American film director

Henrique Couto (born September 10, 1986) is an American writer and film director from Dayton, Ohio, United States of Portuguese descent. He is best known for directing the Babysitter Massacre.

== Feature films ==
His first feature film was Marty Jenkins and the Vampire Bitches (2005), which began a career of nearly 20 more films as director and many more as producer. His first feature film to gain national distribution was Faces of Schlock (2009). One of his most known horror films is Babysitter Massacre, which was praised for the intense character pathos contained within a traditional exploitation genre movie and was the last independent DVD to be on the shelves of Blockbuster Video.
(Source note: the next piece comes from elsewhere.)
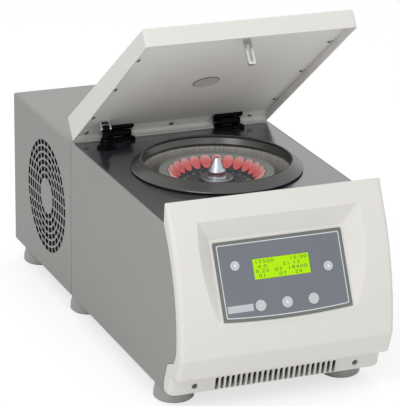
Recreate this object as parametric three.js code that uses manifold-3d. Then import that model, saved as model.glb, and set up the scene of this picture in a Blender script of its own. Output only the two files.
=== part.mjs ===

From there Couto directed and produced films in multiple genres such as comedy, western, family, and more while developing a devoted fanbase.

== Television ==
In 2019 the TV series Boggy Creek: The Series was released on Prime Video and various syndicated outlets. The series was Produced and Directed by Couto and Executive Produced by film making legend Fred Olen Ray and featured adventures revolving around the Fouke Monster. Stars of the show included Brinke Stevens and Eric Roberts

The same year Couto would step in front of the camera to host cult movie show Popcorn Fodder which was featured on Prime Video and streaming service Screambox.

== Podcasting ==
In 2019 the horror fiction podcast Weekly Spooky was launched featuring a new story every Wednesday narrated by Couto and featuring talented authors from all over the world as of October 2021 there are over 100 episodes.